Anyway, so the program started and I know it's not the right order, but we listened to the gun salute (Lizzy didn't cry, whew!) and the bagpipes play "Amazing Grace" and I was solemn, but fine. That is until they played Taps and I saw my big little brother crying underneath his dark shades. Then I couldn't help but cry too. Some men!!! I loved when they handed mom the crisp colored flags and expressed their gratitude for her parents' service to our country. It was such a nice recognition of all they had done all their lives. They stopped working for the military, but they never stopped living the military. It was who they were and such a support for the men in our lives, my husband, Beckie's husband, my husband's family (also previous military). They had a profound effect on all of us.

After the ceremony we watched as they put them both into the wall, side-by-side, as they always were. Grama ornate and lovely, Grampa simple and strong. That's when I noticed that my oldest nephew couldn't stop the tears and then I got all teary again. Some men!!!! They sure make it hard on us weepy women.

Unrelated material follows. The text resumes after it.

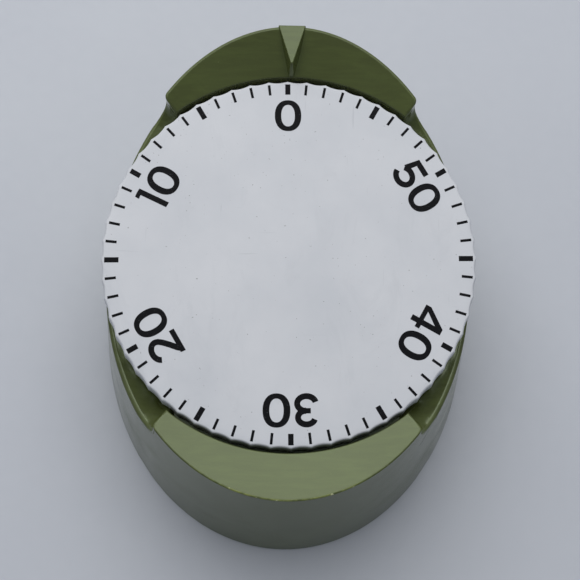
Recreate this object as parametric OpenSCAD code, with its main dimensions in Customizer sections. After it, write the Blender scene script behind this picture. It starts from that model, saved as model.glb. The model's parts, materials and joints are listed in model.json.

We followed everyone then to the memorial service at the funeral home. The program was simple and nice, but the part I loved was the video mom had done. Oh, how wonderful it was. Every picture of my grandparents they were looking at each other like the whole world had no idea how wonderful their marriage was. They were so in love, before kids, during kids, after kids, during military, after military, during sickness and death, and afterward. A love like that is not seen in real life very often anymore, but having been the recipient of a love like that (and I hope for it to continue in such a way) I can tell you, it's real and it happens! The pictures included their grand kids, great-grand kids, nieces, nephews, brothers and sisters, aunts and uncles and almost anyone under the sun who fell within the radius of the Nix's all giving love and devotion. I loved it.

Not many got the opportunity to express how they felt about them due to a miscommunication, but I wanted to tell you how I felt, if you can't tell already. Grampa was the kind of guy that was at first, intimidating and a bit scary. Come on, I was a little girl! He always pushed for more effort and better work than I thought I could give. There was a time when I just really didn't like him, but as I got older I saw how much he cared. He pushed because he knew I could do it, he asked for a lot because he knew I had more to give, and I didn't like him because he chose to love me and be an example instead of my friend. It's what real love is like. As I got older I realized the only thing I really wanted from him was his approval on something important. Some choice, some action, some award, something that made him aware that I had listened to his lessons. I never felt like I had gotten it until he met my choice in husband.

He met Chris long before we were married. He and Grama hosted us in Texas for a few weeks when we were in high school. Then he saw him again after Chris' mission and again a while later after we were married. Then one day he pulled me aside after Chris and I had experienced some setbacks in the job world and were discussing what to do next. He looked me right in the eye and then looked at my sweet husband sitting across the room chatting with Grama. Then he turned back and said, "he's a good one Tamy." That's it. My heart danced. I knew he liked who I had chosen because he saw in my husband the kind of man that he had always tried hard to be. A man of integrity and honor. A man of sacrifice and love. A man willing to do whatever was needed for good. And a man who loved his family and God above all else. Not saying Chris is perfect or that Grampa was, just that both men have/had the potential to be all that and more. He never said another word about Chris like that, but I caught him watching how we were together a lot and I saw him smile at Chris' jokes or share things with my husband he'd not shared with anyone else I knew. He respected my husband and I always felt he respected me because he knew I knew a good one when I saw it.

I loved my grandfather so much. He was a kind and gentle man. He was the kind of man I want my son(s) to be and my daughters to marry. He's the kind of man who loved deeply, worked hard, sacrificed much, and best of all, laughed loud and hard. Even up to the very end he laughed, mostly at our kids, but you couldn't help laugh too when you heard it or saw it.

Later, we all met at the church for a small dinner, some great family pix I hope I get soon, and conversation. It was a good day. I cried, I laughed, I missed, I loved, and boy, did I hug!